Schenk, Tony, Milan Pesic, Stefan Slesazeck, Uwe Schroeder, and Thomas Mikolajick

Memory Technology–A Primer for Material Scientists

Reports on Progress in Physics (2020)

Abstract - From our own experience in the group, we know that there is quite a gap to bridge between scientists focused on basic material research and their counterparts in a close-to-application community focused on identifying and solving final technological and engineering challenges. In this review, we try to provide an easy-to-grasp introduction to the field of memory technology for materials scientists.

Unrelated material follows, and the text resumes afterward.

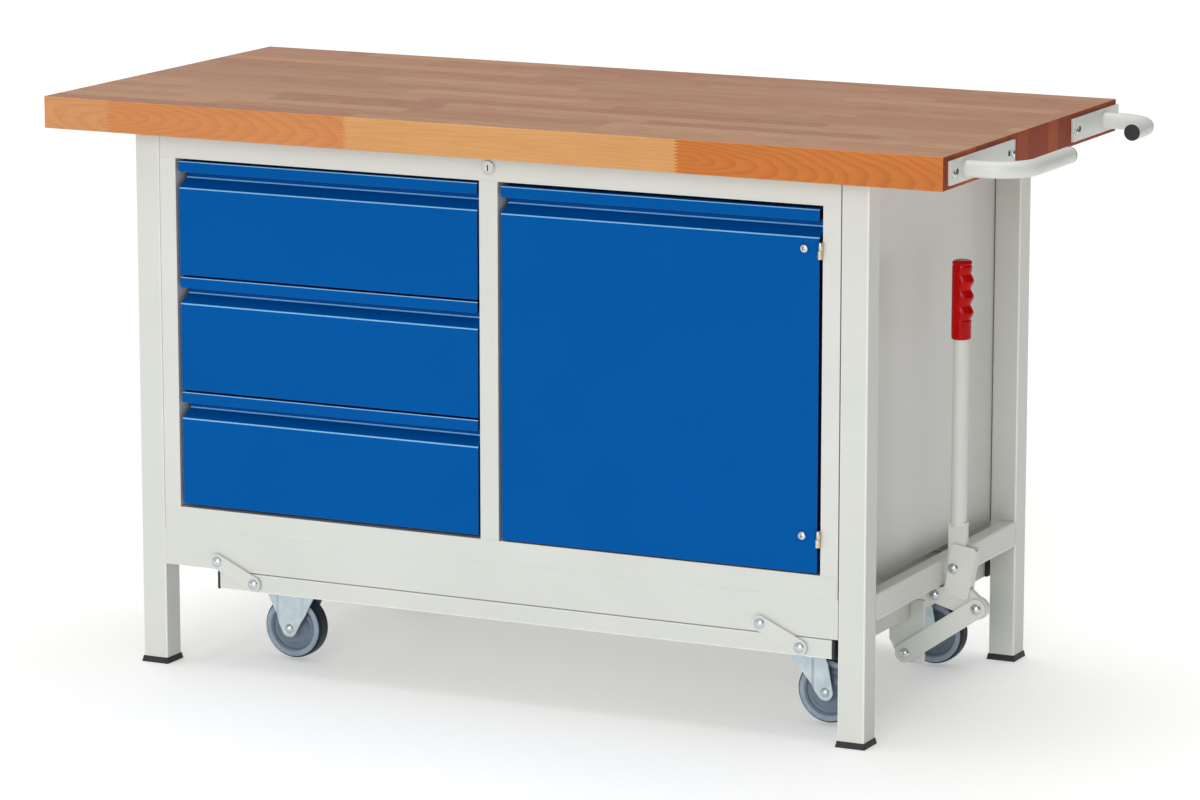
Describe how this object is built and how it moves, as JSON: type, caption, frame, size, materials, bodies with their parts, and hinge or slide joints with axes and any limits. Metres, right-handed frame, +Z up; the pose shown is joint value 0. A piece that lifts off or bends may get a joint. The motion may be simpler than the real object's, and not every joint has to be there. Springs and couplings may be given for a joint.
{
  "type": "mobile workbench with drawers",
  "caption": "Mobile workbench with a beech top, blue steel drawers and cupboard, push handles, and a side lever that lowers castors on parallel links.",
  "frame": {"origin": "centre of the whole outline, handles included, on the floor that the feet stand on", "axes": "+X along the worktop towards the push handles, +Y from the front to the back, +Z up"},
  "size_m": [1.602, 0.7, 0.895],
  "materials": {
    "beech": "clear-oiled glued beech staves",
    "grey_frame": "light grey powder coat, fine texture",
    "grey_panel": "light grey powder coat on sheet",
    "blue_front": "gentian blue powder coat",
    "black_plastic": "black moulded plastic",
    "red_grip": "glossy red vinyl grip",
    "zinc": "bright zinc plated pressed steel",
    "bright_bolt": "bright plated bolts",
    "lock_nickel": "nickel plated lock",
    "hinge_brass": "yellow passivated steel",
    "castor_wheel": "grey-black elastic tread on a grey plastic centre"
  },
  "bodies": {
    "root": {"worktop": "beech", "leg_front_left": "grey_frame", "leg_front_right": "grey_frame", "leg_rear_left": "grey_frame", "leg_rear_right": "grey_frame", "feet": "black_plastic", "apron_front": "grey_frame", "apron_rear": "grey_frame", "side_rails": "grey_frame", "side_panel_left": "grey_panel", "side_panel_right": "grey_panel", "base_panel": "grey_frame", "top_rail_front": "grey_frame", "top_rail_rear": "grey_frame", "divider": "grey_frame", "back_panel": "grey_panel", "shelf": "grey_frame", "cabinet_runners": "zinc", "lock_housing": "lock_nickel", "hinge_leaves": "hinge_brass", "push_handle_front": "grey_frame", "push_handle_rear": "grey_frame", "handle_end_plugs": "black_plastic", "lever_lug": "grey_frame", "frame_pivot_bolts": "bright_bolt"},
    "chassis": {"chassis_rail_front": "grey_frame", "chassis_rail_rear": "grey_frame", "chassis_crossbars": "grey_frame", "lever_bracket": "grey_frame", "rail_end_plugs": "black_plastic", "fixed_castor_housings": "zinc", "swivel_castor_plates": "zinc", "chassis_pivot_bolts": "bright_bolt", "fixed_castor_axles": "bright_bolt"},
    "link_front_left": {"link_front_left": "grey_frame"},
    "link_front_right": {"link_front_right": "grey_frame"},
    "link_rear_left": {"link_rear_left": "grey_frame"},
    "link_rear_right": {"link_rear_right": "grey_frame"},
    "castor_fork_front": {"castor_fork_front": "zinc"},
    "castor_fork_rear": {"castor_fork_rear": "zinc"},
    "wheel_front_left": {"wheel_front_left": "castor_wheel"},
    "wheel_front_right": {"wheel_front_right": "castor_wheel"},
    "wheel_rear_left": {"wheel_rear_left": "castor_wheel"},
    "wheel_rear_right": {"wheel_rear_right": "castor_wheel"},
    "lever": {"crank": "grey_frame", "lever_socket": "grey_frame", "lever_tube": "grey_frame", "lever_grip": "red_grip", "lever_bolts": "bright_bolt"},
    "push_link": {"push_link": "grey_frame", "push_link_bolt": "bright_bolt"},
    "drawer_top": {"drawer_front_top": "blue_front", "drawer_box_top": "grey_panel"},
    "drawer_middle": {"drawer_front_middle": "blue_front", "drawer_box_middle": "grey_panel"},
    "drawer_bottom": {"drawer_front_bottom": "blue_front", "drawer_box_bottom": "grey_panel"},
    "door": {"door_panel": "blue_front", "door_liner": "blue_front"},
    "lock": {"lock_core": "lock_nickel"}
  },
  "joints": [
    {"name": "chassis_swing", "type": "hinge", "parent": "root", "child": "link_front_left", "pos_m": [-0.529, -0.30475, 0.175], "axis": [0, 1, 0], "range_deg": [0, 72]},
    {"name": "chassis_hang", "type": "hinge", "parent": "link_front_left", "child": "chassis", "pos_m": [-0.46455, -0.30475, 0.14522], "axis": [0, 1, 0], "range_deg": [-72, 0]},
    {"name": "link_front_right_swing", "type": "hinge", "parent": "root", "child": "link_front_right", "pos_m": [0.398, -0.30475, 0.175], "axis": [0, 1, 0], "range_deg": [0, 72]},
    {"name": "link_rear_left_swing", "type": "hinge", "parent": "root", "child": "link_rear_left", "pos_m": [-0.529, 0.34275, 0.175], "axis": [0, 1, 0], "range_deg": [0, 72]},
    {"name": "link_rear_right_swing", "type": "hinge", "parent": "root", "child": "link_rear_right", "pos_m": [0.398, 0.34275, 0.175], "axis": [0, 1, 0], "range_deg": [0, 72]},
    {"name": "lever_swing", "type": "hinge", "parent": "root", "child": "lever", "pos_m": [0.553, 0, 0.1715], "axis": [0, 1, 0], "range_deg": [0, 73]},
    {"name": "push_link_pivot", "type": "hinge", "parent": "lever", "child": "push_link", "pos_m": [0.623, -0.0088, 0.1565], "axis": [0, 1, 0], "range_deg": [-66, 0]},
    {"name": "castor_swivel_front", "type": "hinge", "parent": "chassis", "child": "castor_fork_front", "pos_m": [0.431, -0.185, 0.11], "axis": [0, 0, 1], "continuous": true},
    {"name": "wheel_spin_front_left", "type": "hinge", "parent": "chassis", "child": "wheel_front_left", "pos_m": [-0.456, -0.185, 0.055], "axis": [0, 1, 0], "continuous": true},
    {"name": "wheel_spin_front_right", "type": "hinge", "parent": "castor_fork_front", "child": "wheel_front_right", "pos_m": [0.463, -0.185, 0.055], "axis": [0, 1, 0], "continuous": true},
    {"name": "castor_swivel_rear", "type": "hinge", "parent": "chassis", "child": "castor_fork_rear", "pos_m": [0.431, 0.223, 0.11], "axis": [0, 0, 1], "continuous": true},
    {"name": "wheel_spin_rear_left", "type": "hinge", "parent": "chassis", "child": "wheel_rear_left", "pos_m": [-0.456, 0.223, 0.055], "axis": [0, 1, 0], "continuous": true},
    {"name": "wheel_spin_rear_right", "type": "hinge", "parent": "castor_fork_rear", "child": "wheel_rear_right", "pos_m": [0.463, 0.223, 0.055], "axis": [0, 1, 0], "continuous": true},
    {"name": "drawer_slide_top", "type": "slide", "parent": "root", "child": "drawer_top", "axis": [0, -1, 0], "range_m": [0, 0.45]},
    {"name": "drawer_slide_middle", "type": "slide", "parent": "root", "child": "drawer_middle", "axis": [0, -1, 0], "range_m": [0, 0.45]},
    {"name": "drawer_slide_bottom", "type": "slide", "parent": "root", "child": "drawer_bottom", "axis": [0, -1, 0], "range_m": [0, 0.45]},
    {"name": "door_swing", "type": "hinge", "parent": "root", "child": "door", "pos_m": [0.49075, -0.3058, 0.525], "axis": [0, 0, 1], "range_deg": [0, 120]},
    {"name": "lock_turn", "type": "hinge", "parent": "root", "child": "lock", "pos_m": [-0.0525, -0.302, 0.825], "axis": [0, 1, 0], "range_deg": [0, 90]}
  ],
  "couplings": [
    {"joint": "chassis_hang", "follows": "chassis_swing", "ratio": -1},
    {"joint": "link_front_right_swing", "follows": "chassis_swing", "ratio": 1},
    {"joint": "link_rear_left_swing", "follows": "chassis_swing", "ratio": 1},
    {"joint": "link_rear_right_swing", "follows": "chassis_swing", "ratio": 1},
    {"joint": "lever_swing", "follows": "chassis_swing", "ratio": 1.0094},
    {"joint": "push_link_pivot", "follows": "chassis_swing", "ratio": -0.90694}
  ]
}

As an understanding of the big picture is vital, we first provide an overview about the development and architecture of memories as part of a computer and point out some basic limitations that all memories are subject to. As any new technology has to compete with mature existing solutions on the market, today's mainstream memories are explained and the need for future solutions is highlighted. The most prominent contenders in the field of emerging memories are introduced and major challenges on their way to commercialization are elucidated. Based on these discussions, we derive some predictions for the memory market to conclude the paper.

TABLE OF CONTENTS

1. INTRODUCTION
2. OVERVIEW AND BASIC LIMITATIONS
3. COMMERCIALLY AVAILABLE MAINSTREAM MEMORIES

3.1. Static and Dynamic Random Access Memory (SRAM/DRAM)
3.2. Flash Memory and Solid-State Drive (SSD)
3.3. Magnetic Hard Disk Drives (HDD) and Magnetic Tapes
3.4. Outlook: Market Trends and Drivers

4. EMERGING MEMORIES

4.1. Resistance-based Read-out: Memory Concepts and Basic Considerations
4.2. Anion migration or valence change memory (VCM)
4.3. Cation migration or electrochemical metallization memory (ECM)
4.4. Phase change memory (PCM)
4.5. Magnetoresistive memory (MRM)
4.6. Ferroelectric Memory (FEM)
4.7. Miscellaneous

5. SUMMARY AND CONCLUSION

FIG: Evolution of the mainstream solutions for the respective memories classes. The introduction of Flash memory partially bridged a technology gap around the year 2009. Today, two types of so-called storage-class memories – a memory-type SCM (SCM 1) and a storage-type SCM (SCM 2) – were proposed to overcome the memory gap. NAND flash already fulfills the role of a mainstream SCM 2. For SCM 1, 3D XPoint could be a promising candidate, but is not a dominant mainstream memory. In future, we will likely see different types of SCMs and NV-RAM with different specifications as required by the respective application – because in the end, the overall system cost decides about the choice of the memory.